Marguerite la félicitait sur sa convalescence et sur le bonheur qu’elle avait eu d’échapper à l’accès subit de ce mal étrange dont, en sa qualité de fille de France, elle ne pouvait manquer d’apprécier toute la gravité.
– Vous viendrez, j’espère, à cette grande chasse déjà remise une fois, demanda Marguerite, et qui doit avoir lieu définitivement demain. Le temps est doux pour un temps d’hiver. Le soleil a rendu la terre plus molle, et tous nos chasseurs prétendent que ce sera un jour des plus favorables.
– Mais, madame, dit la baronne, je ne sais si je serai assez bien remise.

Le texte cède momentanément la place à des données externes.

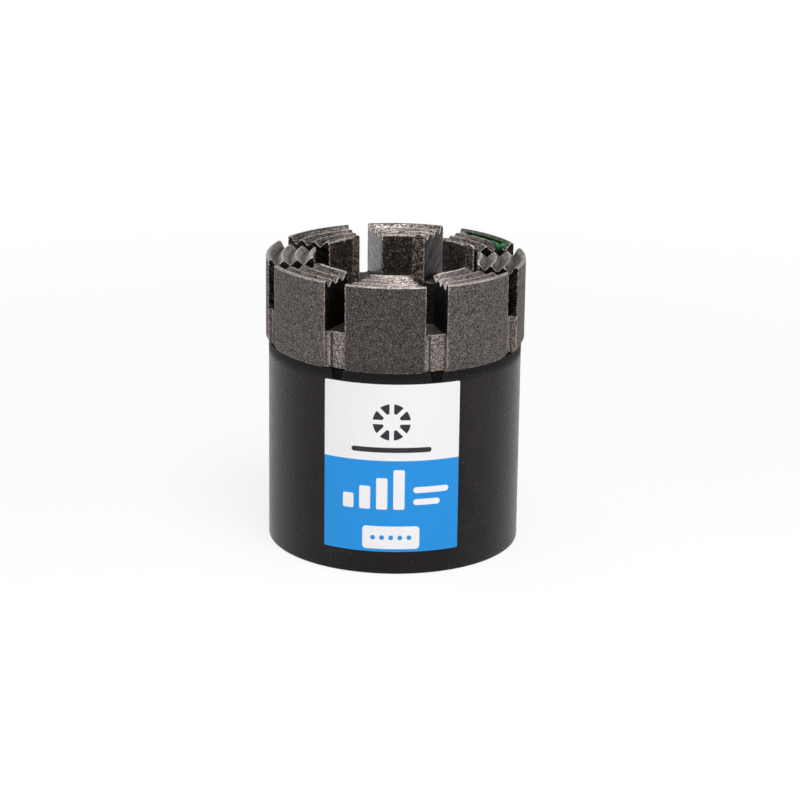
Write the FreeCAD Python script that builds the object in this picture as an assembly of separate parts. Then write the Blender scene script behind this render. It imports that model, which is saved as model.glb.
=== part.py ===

– Bah! reprit Marguerite, vous ferez un effort; puis, comme je suis une guerrière, moi, j’ai autorisé le roi à disposer d’un petit cheval de Béarn que je devais monter et qui vous portera à merveille. N’en avez-vous point encore entendu parler?
– Si fait, madame, mais j’ignorais que ce petit cheval eût été destiné à l’honneur d’être offert à Votre Majesté: sans cela je ne l’eusse point accepté.
– Par orgueil, baronne?
– Non, madame, tout au contraire, par humilité.
– Donc, vous viendrez?
– Votre Majesté me comble d’honneur. Je viendrai puisqu’elle l’ordonne.
Ce fut en ce moment qu’on annonça madame la duchesse de Nevers. À ce nom Marguerite laissa échapper un tel mouvement de joie, que la baronne comprit que les deux femmes avaient à causer ensemble, et elle se leva pour se retirer.
– À demain donc, dit Marguerite.
– À demain, madame.
– À propos! vous savez, baronne, continua Marguerite en la congédiant de la main, qu’en public je vous déteste, attendu que je suis horriblement jalouse.
– Mais en particulier? demanda madame de Sauve.
– Oh! en particulier, non seulement je vous pardonne, mais encore je vous remercie.
– Alors, Votre Majesté permettra…
Marguerite lui tendit la main, la baronne la baisa avec respect, fit une révérence profonde et sortit.
Tandis que madame de Sauve remontait son escalier, bondissant comme un chevreau dont on a rompu l’attache, madame de Nevers échangeait avec la reine quelques saluts cérémonieux qui donnèrent le temps aux gentilshommes qui l’avaient accompagnée jusque-là de se retirer.
– Gillonne, cria Marguerite lorsque la porte se fut refermée sur le dernier, Gillonne, fais que personne ne nous interrompe.